There's good stuff in here - I liked seeing the evolution of the way the Cylons changed their thinking, and I liked the different Cavills - but they spend too much time weaving it in and out of the series. They should have just figured out a story that was a story, and not a minor spackling of holes. And this is a minor, minor spackling, since I feel like it doesn't address much of the stuff that bothered me. In fact, the revelation that ALL of the Final Five survived the initial attack by accident was irritating, and silly even in the movie's context, for it showed that the Cylons were ready for the Five to resurrect. At the very least they could have done SOMETHING with Tory, since her history was blank. She should have died on Caprica, been resurrected and smuggled into the fleet. Something. Anything.
post #16 of 26
Thread Starter 
Tori in particular was pretty terrible. They set her up the first 10 minutes of the movie, then she completely disappears and appears in ONE shot at the end.
post #17 of 26
This sounds pretty terrible.
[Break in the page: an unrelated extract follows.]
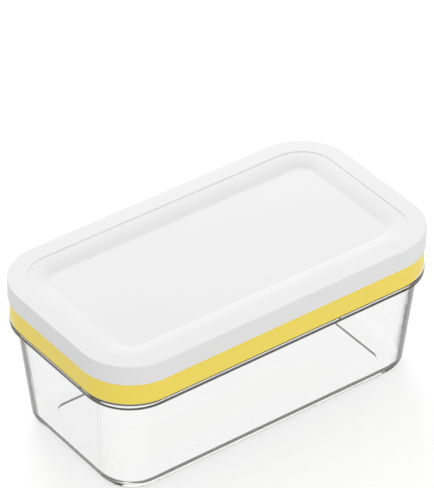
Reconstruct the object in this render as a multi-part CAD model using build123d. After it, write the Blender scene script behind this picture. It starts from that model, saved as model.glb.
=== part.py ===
from build123d import *
import os

# Butter dish with a wire cutter, in millimetres, +Z up, closed as it stands on a table:
# a clear container, a cutter frame strung with wires on its flange, and a lid on the cutter.
# The origin is the middle of the underside of the container's foot.

# Flange round the container's mouth
flange_length = 168.0
flange_width = 92.2
flange_corner = 21.5
flange_thickness = 2.5
flange_top_round = 0.4
flange_bottom_round = 0.3

# Lip that stands on the flange and centres the cutter
lip_inset = 2.6
lip_height = 5.3
lip_wall = 2.1
lip_round = 0.3

# Body of the container, which narrows from the flange down to the foot
body_height = 49.5
body_inset_end = 3.3
body_inset_side = 3.4
body_corner = 16.7
draft_end = 3.6
draft_side = 4.5
foot_round = 5.6
container_wall = 2.0
floor_thickness = 2.8

# Shallow recess under the container, which leaves a foot ring
kick_inset_end = 12.2
kick_inset_side = 10.6
kick_corner = 5.0
kick_depth = 1.3

# Cutter frame: a deep lower ring, and a domed upper ring that sits on its ledge
cutter_margin = 0.2
cutter_corner = 23.2
skirt_height = 10.2
skirt_round = 0.5
deck_thickness = 2.0
inner_wall_rise = 4.1
inner_wall_thickness = 1.6
opening_inset = 7.1
crown_outer_inset = 2.05
crown_inner_inset = 6.5
crown_shoulder_height = 1.9
crown_dome_height = 1.6

# Pegs under the upper ring, in holes through the deck of the lower ring
peg_diameter = 1.6
peg_length = 1.7
side_peg_gaps = (-7.5, -2.5, 2.5, 7.5)
end_peg_spacing = 36.0

# Wires: cross wires from front to back, and one long wire from end to end just above them
wire_diameter = 0.35
wire_pitch = 6.1
cross_wire_count = 19
wire_tail = 1.4

# Lid, with a flat rim round a shallow recess
lid_margin = 0.7
lid_height = 9.2
lid_edge_round = 0.5
lid_rim_width = 8.2
lid_rim_thickness = 2.0
lid_recess_depth = 3.0
lid_recess_step = 0.4
lid_recess_edge_round = 0.2
lid_shoulder_width = 8.8
lid_shoulder_wall = 1.8
lid_floor_round = 3.0
lid_plate_thickness = 1.6

# Clearances, and how far a cut runs past what it cuts
seat_gap = 0.1
lip_clearance = 0.45
lid_clearance = 0.55
peg_clearance = 0.05
wire_clearance = 0.05
cut_over = 1.0

# Levels that the pieces share
flange_bottom = body_height
flange_top = flange_bottom + flange_thickness
lip_top = flange_top + lip_height
skirt_bottom = flange_top + seat_gap
ledge = skirt_bottom + skirt_height
deck_bottom = ledge - deck_thickness
crown_shoulder = ledge + crown_shoulder_height
lid_bottom = ledge + seat_gap
lid_top = lid_bottom + lid_height
lid_floor = lid_top - lid_recess_depth
lid_ceiling = lid_floor - lid_plate_thickness

# The cross wires lie in grooves in the ledge, the long wire in grooves in the upper ring
wire_radius = wire_diameter / 2
groove_radius = wire_radius + wire_clearance
cross_wire_level = ledge - groove_radius
long_wire_level = ledge + groove_radius


class Outline:
    """A rounded rectangle: its length along X, its width along Y and its corner radius."""

    def __init__(self, length, width, corner):
        self.length = length
        self.width = width
        self.corner = corner

    def inset(self, amount):
        """The same outline with each side moved inwards; a negative amount grows it."""
        return Outline(
            self.length - 2 * amount, self.width - 2 * amount, self.corner - amount
        )

    def face(self, level):
        return Pos(0, 0, level) * RectangleRounded(self.length, self.width, self.corner)

    def slab(self, bottom, top):
        return extrude(self.face(bottom), top - bottom)

    def path(self):
        """The outline as a wire at level 0, anticlockwise from the middle of its front."""
        x = self.length / 2
        y = self.width / 2
        centre_x = x - self.corner
        centre_y = y - self.corner
        return Wire(
            [
                Edge.make_line((0, -y), (centre_x, -y)),
                CenterArc((centre_x, -centre_y), self.corner, -90, 90).edge(),
                Edge.make_line((x, -centre_y), (x, centre_y)),
                CenterArc((centre_x, centre_y), self.corner, 0, 90).edge(),
                Edge.make_line((centre_x, y), (-centre_x, y)),
                CenterArc((-centre_x, centre_y), self.corner, 90, 90).edge(),
                Edge.make_line((-x, centre_y), (-x, -centre_y)),
                CenterArc((-centre_x, -centre_y), self.corner, 180, 90).edge(),
                Edge.make_line((-centre_x, -y), (0, -y)),
            ]
        )


def moulding(outline, profile):
    """Carry a profile round an outline: its X is the way inwards, its Y is the level."""
    start = Plane(origin=(0, -outline.width / 2, 0), x_dir=(0, 1, 0), z_dir=(1, 0, 0))
    return sweep(start * profile, path=outline.path())


def body_at(level):
    """The outline of the container's body at a level, by its draft below the flange."""
    drop = (body_height - level) / body_height
    return Outline(
        flange_length - 2 * (body_inset_end + draft_end * drop),
        flange_width - 2 * (body_inset_side + draft_side * drop),
        body_corner,
    )


flange = Outline(flange_length, flange_width, flange_corner)
lip = flange.inset(lip_inset)
foot = body_at(0)
kick = Outline(
    foot.length - 2 * kick_inset_end, foot.width - 2 * kick_inset_side, kick_corner
)
cutter = Outline(
    flange_length + 2 * cutter_margin, flange_width + 2 * cutter_margin, cutter_corner
)
opening = cutter.inset(opening_inset)
crown = cutter.inset(crown_outer_inset)
crown_width = crown_inner_inset - crown_outer_inset
anchor_line = crown.inset(crown_width / 2)
lid_outline = cutter.inset(-lid_margin)
recess = lid_outline.inset(lid_rim_width)


def bottom_edges(solid):
    return solid.faces().sort_by(Axis.Z)[0].edges()


def top_edges(solid):
    return solid.faces().sort_by(Axis.Z)[-1].edges()


def tapered_block(low, bottom, high, top, corner, bottom_round):
    """A block between two levels, its sides sloping, its corners and its bottom rounded."""
    low_face = Pos(0, 0, bottom) * Rectangle(low.length, low.width)
    high_face = Pos(0, 0, top) * Rectangle(high.length, high.width)
    block = loft([low_face, high_face], ruled=True)
    corner_edges = block.edges().group_by(Axis.Z)[1]
    block = fillet(corner_edges, corner)
    return fillet(bottom_edges(block), bottom_round)


def make_container():
    shell = tapered_block(
        foot, 0, body_at(flange_bottom), flange_bottom, body_corner, foot_round
    )
    rim = flange.slab(flange_bottom, flange_top)
    rim = fillet(top_edges(rim), flange_top_round)
    rim = fillet(bottom_edges(rim), flange_bottom_round)
    collar = lip.slab(flange_top, lip_top)
    collar = fillet(top_edges(collar), lip_round)
    floor = body_at(floor_thickness).inset(container_wall)
    throat = body_at(flange_bottom).inset(container_wall)
    mouth = lip.inset(lip_wall)
    floor_round = foot_round - container_wall
    cavity = tapered_block(
        floor, floor_thickness, throat, flange_bottom, throat.corner, floor_round
    )
    brim = cavity.faces().sort_by(Axis.Z)[-1]
    cavity += loft([brim, mouth.face(lip_top)], ruled=True)
    container = shell + rim + collar - cavity - kick.slab(0, kick_depth)
    mouth_edge = container.faces().sort_by(Axis.Z)[-1].inner_wires()[0].edges()
    return fillet(mouth_edge, lip_round)


def upright(positions, radius, bottom, top):
    """A round bar from the bottom level to the top level at each position."""
    middle = (bottom + top) / 2
    return [Pos(x, y, middle) * Cylinder(radius, top - bottom) for x, y in positions]


def peg_positions():
    side_y = anchor_line.width / 2
    end_x = anchor_line.length / 2
    end_y = end_peg_spacing / 2
    sides = [(gap * wire_pitch, y) for gap in side_peg_gaps for y in (-side_y, side_y)]
    ends = [(x, y) for x in (-end_x, end_x) for y in (-end_y, end_y)]
    return sides + ends


def cross_wire_positions():
    middle = (cross_wire_count - 1) / 2
    return [(index - middle) * wire_pitch for index in range(cross_wire_count)]


def make_lower_ring():
    ring = cutter.slab(skirt_bottom, ledge)
    ring = fillet(bottom_edges(ring), skirt_round)
    ring = fillet(top_edges(ring), skirt_round)
    ring -= lip.inset(-lip_clearance).slab(skirt_bottom, deck_bottom)
    inner_wall = opening.inset(-inner_wall_thickness)
    ring += inner_wall.slab(skirt_bottom + inner_wall_rise, ledge)
    ring -= opening.slab(skirt_bottom, ledge)

    side_y = anchor_line.width / 2
    end_x = anchor_line.length / 2
    wires_x = cross_wire_positions()
    tails = [(x, y) for x in wires_x for y in (-side_y, side_y)]
    tails += [(-end_x, 0), (end_x, 0)]
    below = deck_bottom - cut_over
    holes = upright(peg_positions(), peg_diameter / 2 + peg_clearance, below, ledge)
    holes += upright(tails, groove_radius, below, ledge)
    groove = Box(2 * groove_radius, 2 * side_y, 2 * groove_radius)
    grooves = [Pos(x, 0, cross_wire_level) * groove for x in wires_x]
    return ring - holes - grooves


def make_upper_ring():
    middle = crown_width / 2
    dome = Pos(middle, crown_shoulder) * Ellipse(middle, crown_dome_height)
    walls = Pos(middle, (ledge + crown_shoulder) / 2) * Rectangle(
        crown_width, crown_shoulder_height
    )
    full_height = crown_shoulder_height + crown_dome_height
    bounds = Pos(middle, ledge + full_height / 2) * Rectangle(crown_width, full_height)
    ring = moulding(crown, (walls + dome) & bounds)
    ring += upright(peg_positions(), peg_diameter / 2, ledge - peg_length, crown_shoulder)

    end_x = anchor_line.length / 2
    groove = Pos(0, 0, long_wire_level) * Box(2 * end_x, 2 * groove_radius, 2 * groove_radius)
    ends = upright([(-end_x, 0), (end_x, 0)], groove_radius, ledge, ledge + 2 * groove_radius)
    return ring - groove - ends


def make_wire(span):
    """A wire along X, centred on the origin, with both its ends bent straight down."""
    wire = Rot(0, 90, 0) * Cylinder(wire_radius, span)
    for x in (-span / 2, span / 2):
        wire += Pos(x, 0, 0) * Sphere(wire_radius)
        wire += Pos(x, 0, -wire_tail / 2) * Cylinder(wire_radius, wire_tail)
    return wire


def make_lid():
    lid = lid_outline.slab(lid_bottom, lid_top)
    lid = fillet(top_edges(lid), lid_edge_round)
    lid = fillet(bottom_edges(lid), lid_edge_round)

    above = lid_top + cut_over
    shoulder_start = (0, lid_top - lid_recess_step)
    shoulder_end = (lid_shoulder_width, lid_floor)
    shoulder = TangentArc(shoulder_start, shoulder_end, tangent=(1, 0))
    rest = Polyline(shoulder_end, (lid_shoulder_width, above), (0, above), shoulder_start)
    pocket = moulding(recess, make_face(shoulder + rest))
    pocket += recess.inset(lid_shoulder_width).slab(lid_floor, above)
    lid -= fillet(bottom_edges(pocket), lid_floor_round)
    rim_face = lid.faces().sort_by(Axis.Z)[-1]
    lid = fillet(rim_face.inner_wires()[0].edges(), lid_recess_edge_round)

    inside = crown.inset(-lid_clearance)
    trough = inside.slab(lid_bottom, lid_top - lid_rim_thickness)
    trough -= recess.inset(-lid_shoulder_wall).slab(lid_bottom, lid_top)
    return lid - inside.slab(lid_bottom, lid_ceiling) - trough


nodes = {
    "container": make_container(),
    "cutter_lower_ring": make_lower_ring(),
    "cutter_upper_ring": make_upper_ring(),
    "lid": make_lid(),
    "long_wire": Pos(0, 0, long_wire_level) * make_wire(anchor_line.length),
}
cross_wire = Rot(0, 0, 90) * make_wire(anchor_line.width)
for number, x in enumerate(cross_wire_positions(), 1):
    nodes[f"cross_wire_{number:02d}"] = Pos(x, 0, cross_wire_level) * cross_wire

os.makedirs("parts", exist_ok=True)
for name, solid in nodes.items():
    export_step(solid, f"parts/{name}.step")
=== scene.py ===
# %% [markdown]
# # A butter dish with a wire cutter
#
# The dish is three things that lift apart: a clear tub, a yellow frame strung with thin steel
# wires, and a white lid. Their shapes come ready made from the frame, at their real size, so
# this script gives them their finish, lights them, and places the camera.
#
# Everything is in metres, with +Z up and the middle of the tub's foot at the origin.

# %% Load the frame
import math

import bmesh
import bpy
from mathutils import Matrix, Vector

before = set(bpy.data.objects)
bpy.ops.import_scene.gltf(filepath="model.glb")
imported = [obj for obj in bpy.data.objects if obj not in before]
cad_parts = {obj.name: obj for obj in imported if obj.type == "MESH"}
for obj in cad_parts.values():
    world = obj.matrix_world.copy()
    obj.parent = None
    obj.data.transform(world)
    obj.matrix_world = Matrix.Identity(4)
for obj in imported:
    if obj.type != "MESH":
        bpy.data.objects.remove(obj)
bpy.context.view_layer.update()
scene = bpy.context.scene
MM = 0.001

# %% [markdown]
# ## A short way to write materials
#
# A material is a small network of nodes. Writing each node, its settings and its links takes
# several lines, so a few helpers keep the recipes below readable. One adds a node and sets its
# inputs, one starts a material that has only an output, and the others add what most finishes
# here need: a blend of two colours, noise, and the range that the noise is spread over. A Mix
# node has sockets for numbers, vectors and colours under the same names, so its colour sockets
# are called by their numbers.


# %% Node helpers
COLOUR_A = 6
COLOUR_B = 7
COLOUR_RESULT = 2


def add_node(tree, kind, inputs=None, **settings):
    """Add a node, set its properties, and set or link its inputs by name or number."""
    node = tree.nodes.new(kind)
    for name, value in settings.items():
        setattr(node, name, value)
    for name, value in (inputs or {}).items():
        if isinstance(value, bpy.types.NodeSocket):
            tree.links.new(value, node.inputs[name])
        else:
            node.inputs[name].default_value = value
    return node


def start_material(name):
    """A new material, its node tree and the tree's output."""
    material = bpy.data.materials.new(name)
    material.use_nodes = True
    material.node_tree.nodes.clear()
    output = material.node_tree.nodes.new("ShaderNodeOutputMaterial")
    return material, material.node_tree, output


def blend_colours(tree, share, first, second):
    """The first colour where the share is 0, and the second where it is 1."""
    inputs = {0: share, COLOUR_A: first, COLOUR_B: second}
    return add_node(tree, "ShaderNodeMix", inputs, data_type="RGBA").outputs[COLOUR_RESULT]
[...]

I guess I'll Netflix it at some point. Such a shame, this show was so good once upon a time.
post #18 of 26
Do they finally explain why the Cylons would torture Tigh on New Caprica and pop his eye ball out, or that another one of those messy points we were never supposed to think too much about?
post #19 of 26
Thread Starter 
They don't go further than the first half of season 2.
post #20 of 26
Wasn't that because they suspected he was a leader or at least part of the insurgency? Or did that spring up afterwards?
post #21 of 26
It was simply Cavil being the sadist that he is -- torturing one of his creators for no other reason than that he could. I don't need any other explanation for that one.
post #22 of 26
"No more Mr. Nice Gaius"...someone tell me Baltar DOESN'T say this...AGAIN!
post #23 of 26
post #24 of 26
Is the whole thing supposed to be a spoiler, Devin? I gotta swipe to read any of it.
post #25 of 26
Weird. Think I fixed it.
post #26 of 26
Yep, fixed for me. Pretty average review, but I'm okay with average I guess. I probably will get it just to be a completist.